Your Technique Is Good In Training, But CATASTROPHIC In Competition?

Your Technique Is Good In Training, But CATASTROPHIC In Competition?

So your technique is spot-on during training! You’re making great progress, that’s fantastic. But as soon as you hit the competition mats… Your technique dissolves into thin air.
Why does this happen? How is it possible to perform really good in training, and then to falter like a two-week white belt in competition?

There are three main reasons.



Perhaps the most important reason for your technique’s failure in competition are your nerves. You’re nervous before your first, second, or whichever other match. You’re tense… And if you’re tense, you won’t be able to perform at the highest of levels.
Just think back to your first couple of months training. You were probably stiff as a board. And when did you start noticing a lot of progress? That’s right – once you’ve learned how to relax.

Learning how to relax in competition will only come with more, well, competition! You need experience under your belt.
This up-and-coming experience will also grant you an ability to deal with the excess of adrenaline you’ll feel prior and during your matches.

Long story short: aside from your skill and dedication to training, competition experience is the most important currency for your wins or losses in matches!



The next biggest culprit for your techniques’ lack of optimal performance is that you don’t include a taper week before competition! In other words: you aren’t resting properly beforehand.

You really won’t be able to achieve much during that week prior to the tournament. All of the preparation you’ve done, all of the hard training, all of those reps… You can’t make up for the lack of those in the last few days!
And not just because it’s impossible to make any significant progress in 7 days; but also because you need rest before competition.

You should continue training, of course, but at much less intensity than usual. This will give your body an opportunity to rejuvenate itself, to repair everything that might need repairing (or would otherwise end in injury), and to stay ready for the upcoming competition.
If you don’t rest, your reaction time will be significantly slower – and so will your techniques.

Therefore, from your next competition onward, introduce the taper week. Trust us… Your technique will be much more refined when you roll.
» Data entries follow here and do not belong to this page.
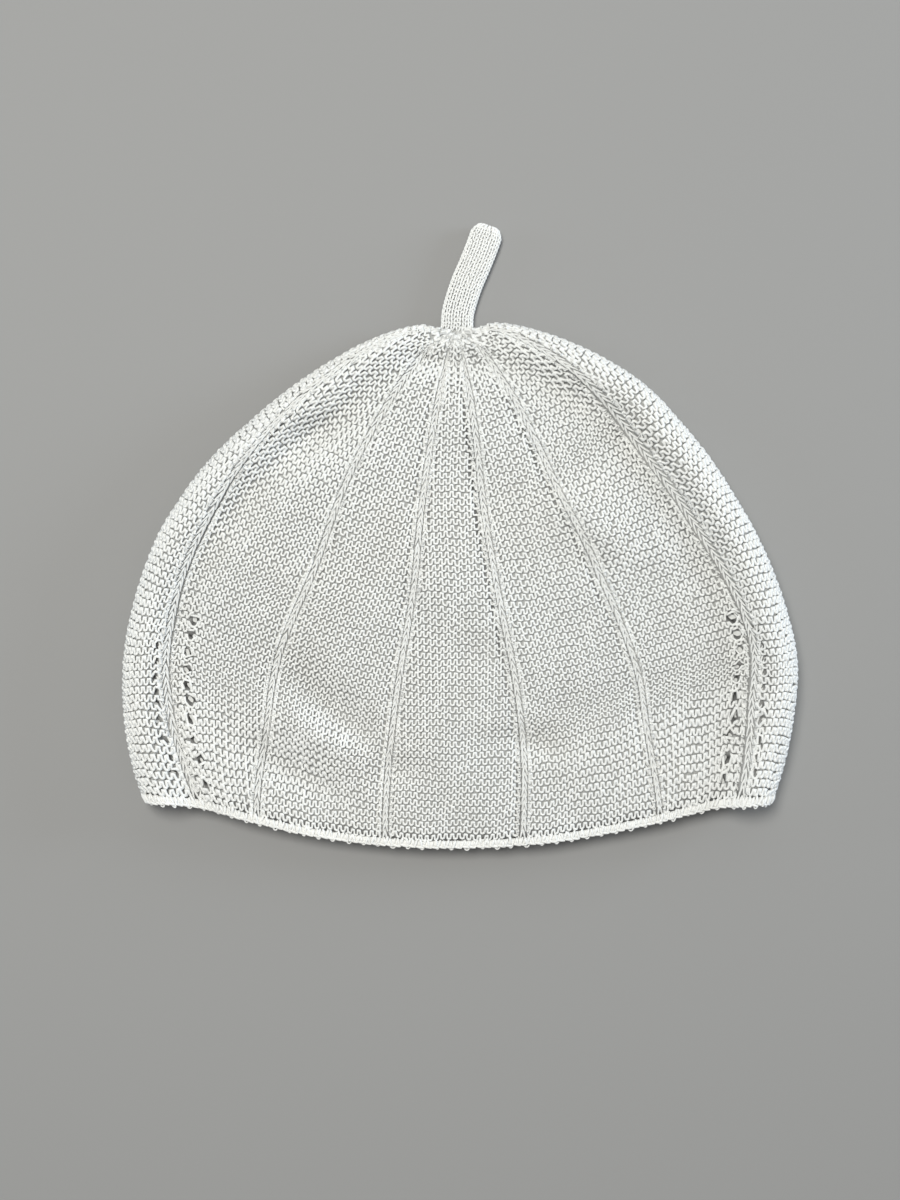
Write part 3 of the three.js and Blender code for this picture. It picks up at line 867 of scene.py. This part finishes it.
def ground_mesh(wall, material):
    """The knit's own ground under the stitches, and its inner face: one hollow wall, with the painted
    shade of its outer face as a point attribute.
    """
    sizes = wall.sizes
    columns = sizes.gores * GROUND_COLUMNS
    gore = np.arange(columns) / GROUND_COLUMNS
    inner_places = ridge_places(sizes)
    step = inner_places[1] - inner_places[0]
    rings, lifts = [], []
    for along in np.linspace(FIRST_RING, LAST_RING, GROUND_RINGS):
        rings.append(along)
        below_stitches = GROUND_DEPTH * float(smooth((along + 0.02) / 0.08))
        below_band = 0.4 * MM * float(smooth((along - 0.97) / 0.01))
        lifts.append(-below_stitches - below_band)
    for along in inner_places[::-1]:
        if along > HOLLOW_START:
            rings += [along + 0.25 * step, along - 0.25 * step]
            lifts += [-sizes.wall - 0.1 * MM, -sizes.wall + 0.5 * MM]
    lift = np.repeat(np.array(lifts)[:, None], columns, axis=1)
    painted_shade = painted_ground_shade(wall, np.array(rings), gore)
    outer = np.array(rings[:GROUND_RINGS])
    for along, place, radius in eyelet_places(wall):
        row = int(np.argmin(np.abs(outer - along)))
        column = int(round(np.mod(place, sizes.gores) * GROUND_COLUMNS)) % columns
        lift[row, column] -= 2 * radius
        half_round = sizes.gores / 2
        away = np.mod(gore - place + half_round, sizes.gores) - half_round
        across = away * wall.width(int(place), along)
        up = (outer - along) * sizes.length * WAY_DOWN
        distance = np.hypot(across[None, :], up[:, None])
        # Painted shade in each eyelet, darkest at its middle, for the dark inside of the cap
        hole = smooth(2.2 - distance / (1.1 * radius))
        painted_shade[:GROUND_RINGS] = np.maximum(painted_shade[:GROUND_RINGS], hole)
    loops = [wall.place(np.full(columns, along), gore, lift[row])[0]
             for row, along in enumerate(rings)]
    points = np.vstack([*loops, loops[0].mean(0)[None], loops[-1].mean(0)[None]])
    count = len(loops)
    quads, quad_uv = loop_faces(count, columns, count)
    start, end = pole_faces(count, columns)
    start_uv = pole_map(columns, 1 - 1 / count, 1 - 0.55 / count)
    end_uv = start_uv + np.array([0, 0.5 / count])
    uvs = np.concatenate([uv.reshape(-1, 2) for uv in (quad_uv, start_uv, end_uv)])
    piece = faces_mesh("knit_ground", points, [quads, start, end], uvs, material)
    depth = piece.data.attributes.new("painted_shade", "FLOAT", "POINT")
    depth.data.foreach_set("value", np.append(painted_shade.ravel(), (0, 0)).astype(np.float32))
    return piece


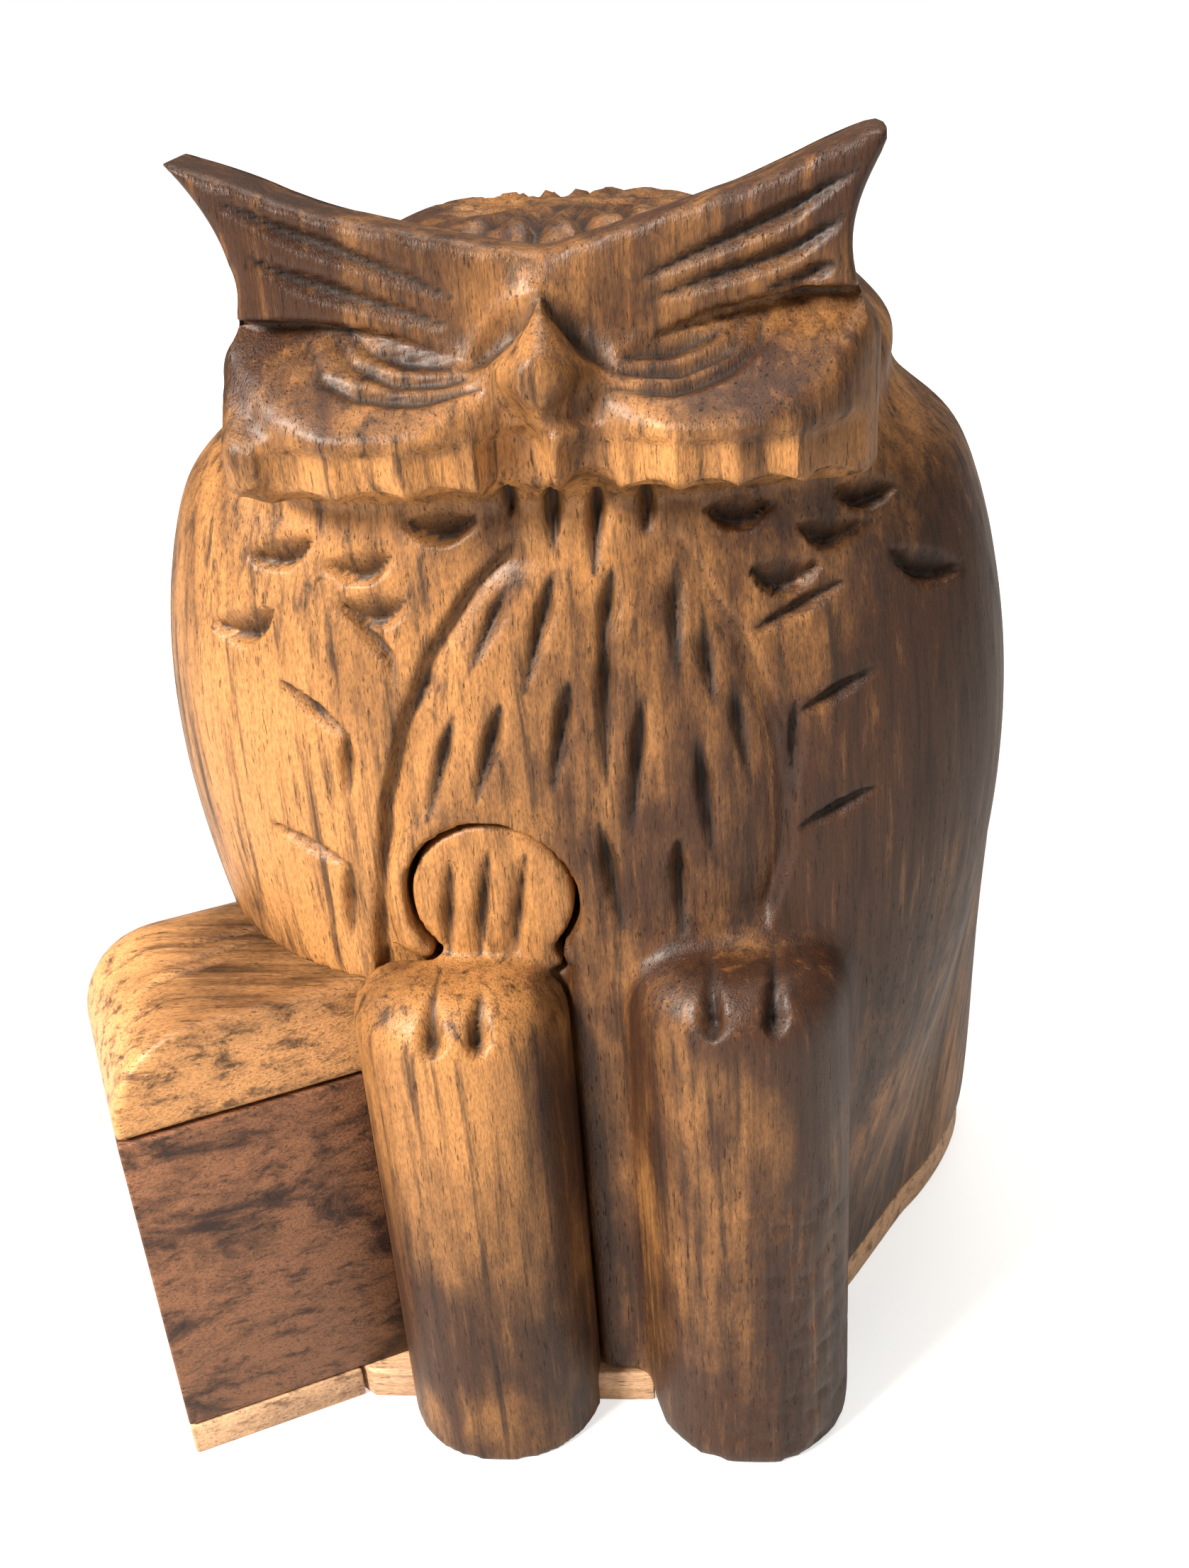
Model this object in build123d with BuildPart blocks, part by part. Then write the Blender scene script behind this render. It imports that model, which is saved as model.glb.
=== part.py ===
from build123d import *
from math import copysign, cos, pi, radians, sin
import os

os.makedirs("parts", exist_ok=True)

# Carved wooden owl with a secret compartment. Millimetres, +Z up, the owl looks along -Y.
# The origin is on the ground, under the middle of the trunk.

# ---- driving dimensions ----------------------------------------------------------------
trunk_front = -32.7        # front of the belly and of the web between the legs
trunk_half_width = 51.0    # widest half width, at the folded wings
trunk_back = 42.0          # rearmost point, low on the tail
crown_height = 149.5       # top of the rounded skull
board_thickness = 5.0      # bottom board glued under the trunk, and under the hip box

leg_width = 25.5           # each foot column, side to side
leg_nose = -43.0           # front of both foot columns
leg_round = 12.0           # plan radius of the rounded front corners
leg_top_round = 7.0        # rounding of the knee
right_leg_x = 18.0         # middle of the right foot column
left_leg_outer = -27.0     # outer side of the left foot column
right_leg_depth = 40.0     # carved from the trunk, so it runs back into it
right_leg_rise = 2.0       # the right foot column is this much taller

face_x = 1.5               # middle of the face
left_horn_reach = trunk_half_width - 17.2
right_horn_reach = trunk_half_width - 18.0
brow_valley = crown_height - 1.7    # lowest point of the V between the horns
horn_rise = 10.0           # horn tips above the valley
brow_front = trunk_front + 1.5
brow_back = trunk_front + 16.0
eye_half_width = 16.0      # each eye disc
eye_half_depth = 14.2
eye_centre_y = trunk_front + 8.0
beak_half_width = 7.0
beak_depth = 7.5

key_back = -30.6           # flat rear face of the left foot, the key
key_tongue_depth = 20.0    # how far the jigsaw tongue reaches into the belly
knob_offset = 4.95         # knob centre from the middle of the left foot, sideways
knob_rise = 8.0            # knob centre above the top of the left foot
knob_radius = 9.2
neck_width = 12.0
neck_foot_width = 15.0
neck_foot_drop = 1.4       # underside of the neck below the top of the left foot
key_kerf = 0.8             # saw kerf round the key
key_run_out = 30.0         # the kerf is sawn this far out in front of the key

cut_height = 66.0          # sawn underside of the left wing, above the hip box
hip_gap = 0.5              # clearance over and round the hip box
pivot_inset = 2.1          # vertical dowel, inward from the outer side of the left foot
pivot_clearance = 3.4      # rounded knuckle of the hip box to the back of the key
dowel_radius = 3.0
dowel_play = 0.05          # running clearance of the hip box on the dowel
dowel_seat = 12.0          # how far the dowel is let into the trunk
dowel_lift = 0.2           # foot of the dowel above the ground
knuckle_radius = 7.0       # rounded corner of the hip box round the dowel
swing_at_rest = 26.4       # degrees that the hip box stands open
hip_reach = 36.5           # dowel to the outer end of the hip box
hip_depth = 34.0
hip_back_thickness = 5.0
hip_cap_thickness = 13.3   # solid cap over the drawer
hip_end_round = 12.0       # rounding of the cap at the outer end
hip_corner_round = 8.0     # plan radius of the outer rear corner
ear_radius = 14.6          # ear of the bottom board that carries the dowel
glue_gap = 0.02            # round the dowel where it is glued in

drawer_length = 29.8
drawer_end_gap = 1.4       # open kerf between the drawer and the solid inner end
drawer_play = 0.3
drawer_wall = 4.0
drawer_side_slab = 4.0     # sawn-off slab glued back on each side of the drawer

# ---- values that follow from them ------------------------------------------------------
leg_height = cut_height + 4
left_leg_x = left_leg_outer + leg_width / 2
knob_x = left_leg_x + knob_offset
knob_z = leg_height + knob_rise
neck_foot_z = leg_height - neck_foot_drop
pivot_x = left_leg_outer + pivot_inset
pivot_y = key_back + knuckle_radius + pivot_clearance
hip_top = cut_height - hip_gap
hip_cap_bottom = hip_top - hip_cap_thickness
hip_length = hip_reach + knuckle_radius
swing = radians(swing_at_rest)
hip_origin = (
    pivot_x - hip_reach * cos(swing) + knuckle_radius * sin(swing),
    pivot_y - hip_reach * sin(swing) - knuckle_radius * cos(swing),
    0,
)
# Local X runs from the outer end to the dowel, local Y from the front face to the back.
hip_plane = Plane(origin=hip_origin, x_dir=(cos(swing), sin(swing), 0), z_dir=(0, 0, 1))
pocket_side = pivot_x + knuckle_radius + hip_gap
rear_reach = ((hip_depth - knuckle_radius) ** 2 + knuckle_radius ** 2) ** 0.5
pocket_back = pivot_y + rear_reach + hip_gap
room_length = drawer_length + drawer_end_gap
room_depth = hip_depth - hip_back_thickness
drawer_bottom = board_thickness + drawer_play
drawer_top = hip_cap_bottom - drawer_play
drawer_depth = room_depth - drawer_play
leg_inner = left_leg_x + leg_width / 2

# Trunk stations from the ground up: height, half width, front, back, taper, squareness.
# Taper narrows the front of a section and widens its back by that share.
trunk_stations = [
    (0, trunk_half_width - 9, trunk_front, trunk_back, 0.50, 3.4),
    (0.335 * crown_height, trunk_half_width - 2, trunk_front, trunk_back + 1, 0.20, 3.0),
    (0.670 * crown_height, trunk_half_width - 1, trunk_front + 1, trunk_back - 8, 0.00, 2.6),
    (0.856 * crown_height, trunk_half_width - 10, trunk_front + 6, trunk_back - 17, 0.00, 2.4),
    (crown_height, trunk_half_width - 37, trunk_front + 21, trunk_back - 33, 0.00, 2.2),
]


def section_points(half_width, front, back, taper, squareness, count=20):
    """Points round one rounded section of the trunk."""
    middle = (front + back) / 2
    half_depth = (back - front) / 2
    points = []
    for step in range(count):
        turn = 2 * pi * step / count
        across = copysign(abs(cos(turn)) ** (2 / squareness), cos(turn))
        along = copysign(abs(sin(turn)) ** (2 / squareness), sin(turn))
        points.append((half_width * across * (1 + taper * along), middle + half_depth * along))
    return points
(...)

Here’s the thing. Your techniques can be as perfect as they can get during training, and you can submit as many of your training partners with them that you want. But if you can’t tie those techniques together, so that one serves purpose to another… You’re not going to have a great time in competition.
It’s not just about how good your techniques are, but about how well they work together as well!

Therefore, as you’re approaching the date of your competition, you should begin to focus on designing a game plan for it. Don’t think just about further refining the techniques you’re already good at, nor just about the stuff you absolutely need to improve in… But put a lot of effort into developing the sequences of techniques – all the way from standing up towards the submission – that you’ll tie in together when you compete.



All in all, the most important piece of advice you can hear for becoming more efficient with your techniques in competition is to continue competing. Just keep going.
Combine that with proper rest, as well as with a sound game plan… And your technique might end up being better in competitions than it is during your training!